In a just-published Variety report, “The Holdovers” screenwriters David Hemingson and Alexander Payne (not credited) have been accused of stealing, scene-for-scene, line-by-line, another writer’s script.
Screenwriter Simon Stephenson had written “Frisco” back in 2013, and the script circulated on the famous “Black List” for a few years. Stephenson goes as far as to tell THR that he had sent over his script to ‘Holdovers’ helmer Payne, who ended up reading and passing on it, twice. He’s given email confirmation to THR.
“Frisco” follows a grumpy children’s doctor and a 15-year-old patient he gets stuck looking after. Stephenson claims that there are very few elements in “The Holdovers” that bear no relation to “Frisco.”
I’m reading multiple interpretations about whether this constituted plagiarism, or not. These are two screenplays with the same basic setup. I’ll let you judge for yourself via the Variety report’s 33-page “Introductory Document” titled “FRISCO and THE HOLDOVERS.”
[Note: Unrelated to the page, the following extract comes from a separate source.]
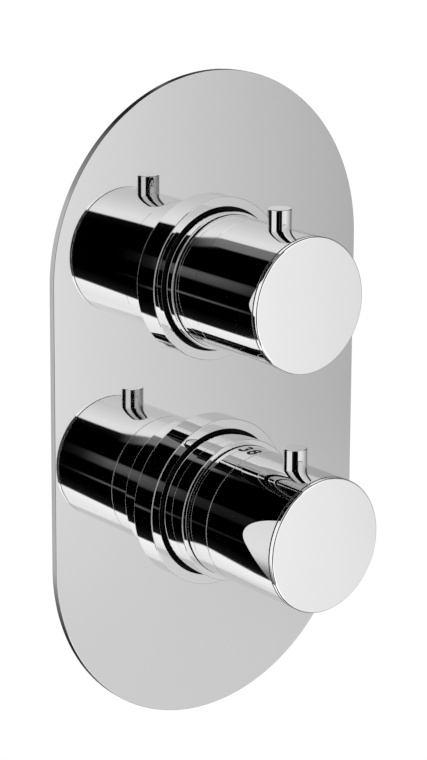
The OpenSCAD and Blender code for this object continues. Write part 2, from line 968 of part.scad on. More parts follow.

Payne had originally stated that the idea for “The Holdovers” came to him after watching a 1935 French film at the Telluride Film Festival, well over 12 years ago (via “The Rough Cut” podcast)
I had the idea for the movie — that I stole from a 1935 French movie I’d seen at a film festival about a dozen years ago — and I thought ‘That’s a good premise for a movie.’ Not the story, how it pans out, but the premise.
It should be mentioned that these accusations are not coming, as is sometimes the case, from some disgruntled and failed screenwriter. Stephenson has some clout in the industry having helped write Pixar’s “Luca,” “Paddington 2” and “The Electrical Life of Louis Wain,”
It should additionally be noted that Hemingson’s ‘Holdovers’ script might potentially win the Oscar for Original Screenplay at tomorrow night’s Academy Awards ceremony. These accusations won’t affect its chances of winning the award since Oscar voting ended many days ago.
What I was particularly alarmed by was how the WGA, in cowardly fashion, refused to put this matter into arbitration by using the measly excuse that the original was written on spec. By the WGA’s logic, this would mean that any script by a WGA member, not written with studio backing, has absolutely no protection against plagiarism. Ridiculous.
The result is that, instead of the matter being dealt with internally, with professional arbiters, it’s now been leaked to the trades, no doubt by Stephenson, and any sort of fair assessment has been thrown out of the window, replaced by social media outrage.